Transition-Dipole Moments for Electronic Excitations in Strong Magnetic Fields Using Equation-of-Motion and Linear Response Coupled-Cluster Theory.

Abstract

An implementation of transition-dipole moments at the equation-of-motion coupled-cluster singles-doubles (EOM-CCSD) and CCSD linear response (LR) levels of theory for the treatment of atoms and molecules in strong magnetic fields is presented. The presence of a finite magnetic field leads, in general, to a complex wave function and a gauge-origin dependence, necessitating a complex computer code together with the use of gauge-including atomic orbitals.
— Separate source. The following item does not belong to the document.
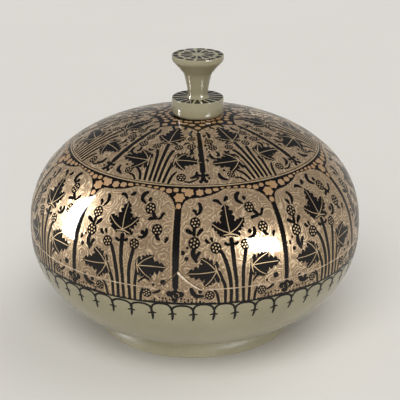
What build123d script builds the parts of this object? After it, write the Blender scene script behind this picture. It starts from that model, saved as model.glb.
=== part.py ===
from build123d import *
import math
import os

# A round lidded sweet box of papier-mache, on a turned foot, with a turned knob on its lid.
# All sizes are in millimetres. +Z is up, and the origin is the middle of the foot's resting face.

# ---------------------------------------------------------------- driving dimensions

# The globe: the bowl and the lid share one outline, widest at the seam between them.
body_radius = 89.0          # outside radius at the seam
seam_height = 57.0          # height of the seam above the table
wall = 4.0                  # thickness of the papier-mache
bowl_pole_drop = 1.5        # how far below the table the bowl's curve would close
bowl_side_power = 2.25      # fullness of the bowl's side, 2 is an ellipse
bowl_bottom_power = 2.2     # fullness of the bowl's bottom
dome_rise = 60.5            # seam up to the pole that the lid's curve aims at
dome_side_power = 2.09      # fullness of the lid's side
dome_crown_power = 2.35     # fullness of the lid's crown
curve_steps = 12            # spline spans from the seam to a pole

# The bowl's bottom and its foot.
foot_height = 6.5           # table to the bowl's flat underside
floor_thickness = 5.0       # papier-mache above the flat underside
foot_neck_inset = 0.4       # how far the foot's neck stands inside the bowl's edge
foot_wall = 6.9             # neck to the hollow under the bowl
foot_flare = 3.3            # how far the foot's lip stands outside its neck
foot_lip_height = 1.0       # height of the foot's widest line
foot_middle_height = 3.6    # height of a point on the foot's hollow flare
foot_middle_flare = 0.8     # how far that point stands outside the neck
foot_edge_round = 0.6       # rounding of the resting face's edges
register_depth = 1.2        # turned step under the bowl that centres the foot
glue_gap = 0.1              # glue line between pieces that are glued together

# The hoop glued into the bowl's mouth, which the lid fits over.
hoop_thickness = 2.0
hoop_grip = 8.0             # depth of the hoop below the seam
hoop_over_key = 0.7         # how far the hoop stands above the key's tip
hoop_lead = 0.8             # bevel that guides the lid over the hoop
lid_gap = 0.35              # running clearance between the hoop and the lid
lid_head_gap = 1.0          # room above the hoop inside the lid

# The pointed key on the bowl's rim, and the notch in the lid that fits over it.
key_azimuth = -95.0         # degrees round the box, -90 is the front
key_half_width = 11.0
key_height = 9.3
key_sag = 0.7               # how far each flank is hollowed
key_gap = 0.3               # clearance round the key, across its flanks

# The knob: collar, spool, dowel, and the disc that backs the dowel inside the lid.
knob_shift = 1.5            # the knob's axis stands this far off the box's, to the right of the front
collar_radius = 13.6
collar_height = 9.4
collar_top_round = 0.6
collar_base_round = 2.4
spool_height = 22.8
spool_disc_radius = 13.5
spool_disc_side = 1.9       # height of the disc's upright edge
spool_disc_round = 0.5
spool_disc_depth = 4.4      # top of the disc to the crease under its rounded edge
spool_crease_radius = 12.1
spool_bell_radius = 9.0     # first point on the trumpet curve, below the crease
spool_bell_height = 14.9
spool_neck_radius = 7.1     # second point on the trumpet curve
spool_neck_height = 11.8
spool_waist_radius = 5.3    # narrowest point
spool_waist_height = 2.8
spool_foot_radius = 5.9
dowel_radius = 3.0
dowel_reach = 12.0          # depth of the dowel in the spool
dowel_end_gap = 0.5         # room past the dowel's end
dowel_tail = 1.5            # dowel left standing below the backing disc
backing_radius = 14.0
backing_thickness = 3.0
backing_edge_round = 0.6
backing_margin = 0.5        # flat left round the backing disc, inside the lid

# Room that cutting shapes take beyond what they cut.
overcut = 5.0

# ---------------------------------------------------------------- worked-out places

bowl_depth = seam_height + bowl_pole_drop
hoop_radius = body_radius - wall
hoop_base = seam_height - hoop_grip
hoop_top = seam_height + key_height + hoop_over_key
rebate_radius = hoop_radius + glue_gap
lid_rebate_radius = hoop_radius + lid_gap
bore_radius = dowel_radius + glue_gap


# ---------------------------------------------------------------- the globe's outline

def outline_radius(radius, rise, side_power, pole_power, along):
    """Radius of a squashed globe at a distance along its axis from the seam."""
    return radius * (1 - (along / rise) ** pole_power) ** (1 / side_power)


def outline_along(radius, rise, side_power, pole_power, out):
    """Distance along the axis from the seam at which a squashed globe has narrowed to a radius."""
    return rise * (1 - (out / radius) ** side_power) ** (1 / pole_power)


def outline_points(radius, rise, side_power, pole_power, last_along):
    """Points (radius, distance from the seam), evenly turned from the seam to last_along."""
    last_turn = math.asin((last_along / rise) ** (pole_power / 2))
    points = []
    for step in range(curve_steps + 1):
        along = rise * math.sin(last_turn * step / curve_steps) ** (2 / pole_power)
        points.append((outline_radius(radius, rise, side_power, pole_power, along), along))
    return points


def dome_points(inset, top):
    """Outline of the lid at a depth below its outside, from the seam up to the height top."""
    points = outline_points(body_radius - inset, dome_rise - inset, dome_side_power,
                            dome_crown_power, top - seam_height)
    return [(out, seam_height + along) for out, along in points]


def bowl_points(inset, bottom):
    """Outline of the bowl at a depth below its outside, from the seam down to the height bottom."""
    points = outline_points(body_radius - inset, bowl_depth - inset, bowl_side_power,
                            bowl_bottom_power, seam_height - bottom)
    return [(out, seam_height - along) for out, along in points]


def turned(edges):
    """Solid of revolution about Z from edges that close an area beside the axis."""
    return revolve(make_face(edges), Axis.Z)


def half_globe(points):
    """Solid of revolution under an outline that starts at the seam."""
    curve = Spline([(out, 0, z) for out, z in points])
    last_out, last_z = points[-1]
    corners = Polyline((last_out, 0, last_z), (0, 0, last_z), (0, 0, seam_height),
                       (points[0][0], 0, seam_height))
    return turned([curve, corners])


def upright_cylinder(radius, bottom, top):
    """Cylinder on the Z axis between two heights."""
    return Pos(0, 0, bottom) * Cylinder(radius, top - bottom, align=(Align.CENTER, Align.CENTER, Align.MIN))


# ---------------------------------------------------------------- places that follow the outline

foot_neck = bowl_points(0, foot_height)[-1][0] - foot_neck_inset
foot_bore = foot_neck - foot_wall

backing_pad = backing_radius + backing_margin + knob_shift
backing_top = seam_height + outline_along(body_radius - wall, dome_rise - wall, dome_side_power,
                                          dome_crown_power, backing_pad)
backing_base = backing_top - backing_thickness
collar_pad = collar_radius + knob_shift
collar_base = seam_height + outline_along(body_radius, dome_rise, dome_side_power,
                                          dome_crown_power, collar_pad)
collar_top = collar_base + collar_height
dowel_top = collar_top + dowel_reach
spool_top = collar_top + spool_height


# ---------------------------------------------------------------- the key and its notch

def key_outline(grow):
    """Pointed outline with hollow flanks, standing on the seam, grown across its flanks."""
    flank = math.hypot(key_half_width, key_height)
    half_width = key_half_width + grow * flank / key_height
    height = key_height + grow * flank / key_half_width
    hollow_x = key_sag * key_height / flank
    hollow_z = key_sag * key_half_width / flank
    left, tip, right = (-half_width, 0), (0, height), (half_width, 0)
    left_middle = (hollow_x - half_width / 2, height / 2 - hollow_z)
    right_middle = (half_width / 2 - hollow_x, height / 2 - hollow_z)
    edges = [
        ThreePointArc(left, left_middle, tip),
        ThreePointArc(tip, right_middle, right),
        Line(right, left),
    ]
    return make_face(edges)


def key_prism(grow):
    """The key's outline pushed outward through the wall, from inside the hoop."""
    azimuth = math.radians(key_azimuth)
    outward = (math.cos(azimuth), math.sin(azimuth), 0)
    sideways = (-math.sin(azimuth), math.cos(azimuth), 0)
    start = hoop_radius - hoop_thickness - overcut
    origin = (outward[0] * start, outward[1] * start, seam_height)
    plane = Plane(origin=origin, x_dir=sideways, z_dir=outward)
    return extrude(plane * key_outline(grow), amount=body_radius - start + overcut)


# ---------------------------------------------------------------- the base

def make_bowl():
    """Bowl with a flat underside, a step that centres the foot, a rebate for the hoop, and the key."""
    solid = half_globe(bowl_points(0, foot_height))
    solid -= half_globe(bowl_points(wall, foot_height + floor_thickness))
    solid -= upright_cylinder(rebate_radius, hoop_base, seam_height + overcut)
    solid += upright_cylinder(foot_bore - glue_gap, foot_height - register_depth, foot_height)
    key = key_prism(0) & half_globe(dome_points(0, seam_height + key_height + overcut))
    key -= upright_cylinder(rebate_radius, seam_height - overcut, seam_height + dome_rise)
    return solid + key


def make_foot():
    """Turned ring that flares out to the table, hollow underneath."""
    spread = foot_neck + foot_flare
    middle = (foot_neck + foot_middle_flare, 0, foot_middle_height)
    lip = (spread, 0, foot_lip_height)
    flare = Spline((foot_neck, 0, foot_height), middle, lip)
    rim = Polyline(lip, (spread, 0, 0), (foot_bore, 0, 0), (foot_bore, 0, foot_height),
                   (foot_neck, 0, foot_height))
    solid = turned([flare, rim])
    resting_edges = solid.edges().group_by(Axis.Z)[0]
    return fillet(resting_edges, foot_edge_round)


def make_hoop():
    """Hoop glued into the bowl's mouth, bevelled where the lid slides on."""
    inner = hoop_radius - hoop_thickness
    edges = Polyline(
        (inner, 0, hoop_base),
        (hoop_radius, 0, hoop_base),
        (hoop_radius, 0, hoop_top - hoop_lead),
        (hoop_radius - hoop_lead, 0, hoop_top),
        (inner, 0, hoop_top),
        close=True,
    )
    return turned(edges)


# ---------------------------------------------------------------- the lid

def on_knob_axis(solid):
    """Moves a shape that is turned about the box's axis onto the knob's axis."""
    return Pos(knob_shift, 0, 0) * solid


def make_lid():
    """Domed lid with flat pads for the knob, a bore for the dowel and a notch for the key."""
    solid = half_globe(dome_points(0, collar_base))
    solid -= half_globe(dome_points(wall, backing_top))
    solid -= upright_cylinder(lid_rebate_radius, seam_height - overcut, hoop_top + lid_head_gap)
    solid -= on_knob_axis(upright_cylinder(bore_radius, backing_top - overcut, collar_base + overcut))
    return solid - key_prism(key_gap)


def make_collar():
    """Turned puck that the spool stands on, with a flat top and a rounded base."""
    solid = upright_cylinder(collar_radius, collar_base, collar_top)
    solid = fillet(solid.edges().group_by(Axis.Z)[-1], collar_top_round)
    solid = fillet(solid.edges().group_by(Axis.Z)[0], collar_base_round)
    return solid - upright_cylinder(bore_radius, collar_base - overcut, collar_top + overcut)


def make_spool():
    """Turned finger grip: a waisted stem that opens like a trumpet under a flat disc."""
    crease = (spool_crease_radius, 0, spool_top - spool_disc_depth)
    side_base = (spool_disc_radius, 0, spool_top - spool_disc_side)
    trumpet = Spline(
        (spool_foot_radius, 0, collar_top),
        (spool_waist_radius, 0, collar_top + spool_waist_height),
        (spool_neck_radius, 0, collar_top + spool_neck_height),
        (spool_bell_radius, 0, collar_top + spool_bell_height),
        crease,
    )
    underside = TangentArc(side_base, crease, tangent=(0, 0, -1))
    rim = Polyline(side_base, (spool_disc_radius, 0, spool_top), (0, 0, spool_top),
                   (0, 0, collar_top), (spool_foot_radius, 0, collar_top))
    solid = turned([trumpet, underside, rim])
    solid = fillet(solid.edges().group_by(Axis.Z)[-1], spool_disc_round)
    return solid - upright_cylinder(bore_radius, collar_top - overcut, dowel_top + dowel_end_gap)


def make_dowel():
    """Dowel that pins the spool and the collar to the lid."""
    return upright_cylinder(dowel_radius, backing_base - dowel_tail, dowel_top)


def make_backing():
    """Disc glued to the underside of the crown, which the dowel's tail passes through."""
    solid = upright_cylinder(backing_radius, backing_base, backing_top)
    solid = fillet(solid.edges().group_by(Axis.Z)[0], backing_edge_round)
    return solid - upright_cylinder(bore_radius, backing_base - overcut, backing_top + overcut)


# ---------------------------------------------------------------- the pieces

pieces = {
    "base_bowl": make_bowl(),
    "foot_ring": make_foot(),
    "locating_hoop": make_hoop(),
    "lid_dome": make_lid(),
    "knob_collar": on_knob_axis(make_collar()),
    "knob_spool": on_knob_axis(make_spool()),
    "knob_dowel": on_knob_axis(make_dowel()),
    "dowel_backing": on_knob_axis(make_backing()),
}

os.makedirs("parts", exist_ok=True)
for name, shape in pieces.items():
    shape.label = name
    export_step(shape, f"parts/{name}.step")
    print(name, "volume", round(shape.volume / 1000, 2), "cm3")
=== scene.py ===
# %% [markdown]
# # A painted sweet box of papier-mache
# The box is a squashed globe in two halves. Its lid is painted bronze-gold with black plane-tree
# leaves in arched panels, its bowl is cream lacquer, and a turned knob stands on the crown.
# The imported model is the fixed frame. It gives the main sizes below, and it carries what moves.

# %% Load the frame
import math
import random

import bmesh
import bpy
import numpy as np
from mathutils import Matrix, Vector
from mathutils.geometry import delaunay_2d_cdt


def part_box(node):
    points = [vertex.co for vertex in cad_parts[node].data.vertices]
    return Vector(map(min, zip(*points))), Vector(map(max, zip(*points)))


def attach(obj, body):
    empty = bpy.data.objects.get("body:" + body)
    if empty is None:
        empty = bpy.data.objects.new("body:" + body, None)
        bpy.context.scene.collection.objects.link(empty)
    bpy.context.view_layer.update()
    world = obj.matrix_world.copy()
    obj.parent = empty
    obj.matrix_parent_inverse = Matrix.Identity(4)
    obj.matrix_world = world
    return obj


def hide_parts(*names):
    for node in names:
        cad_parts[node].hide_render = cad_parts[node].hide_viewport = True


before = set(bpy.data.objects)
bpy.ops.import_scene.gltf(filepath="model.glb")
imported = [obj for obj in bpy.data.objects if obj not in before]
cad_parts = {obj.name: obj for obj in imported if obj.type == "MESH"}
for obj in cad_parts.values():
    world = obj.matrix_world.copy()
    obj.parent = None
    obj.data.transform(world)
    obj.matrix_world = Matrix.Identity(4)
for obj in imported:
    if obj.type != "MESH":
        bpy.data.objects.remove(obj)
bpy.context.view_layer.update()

MM = 0.001          # the script draws in millimetres, and Blender holds metres
scene = bpy.context.scene

# %% [markdown]
# ## Sizes
# A turned object is known by a few radii and heights, so they are read off the frame's boxes.
# The globe itself follows a rule, the superellipse: 2 is an ellipse, and more is fuller.

# %% Sizes from the frame, in millimetres


def size_of(node):
    """A node's bottom, top and radius."""
    low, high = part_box(node)
    return round(low.z / MM, 2), round(high.z / MM, 2), round((high.x - low.x) / 2 / MM, 1)


seam_height, _, body_radius = size_of("lid_dome")
_, bowl_bottom, foot_radius = size_of("foot_ring")
hoop_base, hoop_top, hoop_radius = size_of("locating_hoop")
collar_base, _, collar_radius = size_of("knob_collar")
collar_top, spool_top, disc_radius = size_of("knob_spool")
_, backing_top, _ = size_of("dowel_backing")
key_height = size_of("base_bowl")[1] - seam_height
knob_low, knob_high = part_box("knob_collar")
knob_shift = (knob_low.x + knob_high.x) / 2 / MM        # the knob stands a little off the box's axis
print("globe", body_radius, "seam", seam_height, "collar", collar_base, collar_top, "top", spool_top)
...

As in the field-free case, for EOM-CC, the evaluation of transition-dipole moments consists of setting up the one-electron transition-density matrix (TDM) which is then contracted with dipole-moment integrals. In the case of CC-LR, the evaluation proceeds with a modified TDM but additionally requires a second contribution accounting for the amplitude response which is missing in EOM-CC theory for properties. We present a selected set of transitions for the sodium atom and investigate the LiH molecule in both a parallel as well as a perpendicular magnetic field. The dependence of excited-state energies and transition moments on the magnetic-field strength is discussed with a focus on magnetic-field-induced avoided crossings. Additionally, the differences between field-dependent EOM-CCSD and CCSD-LR transition moments are investigated.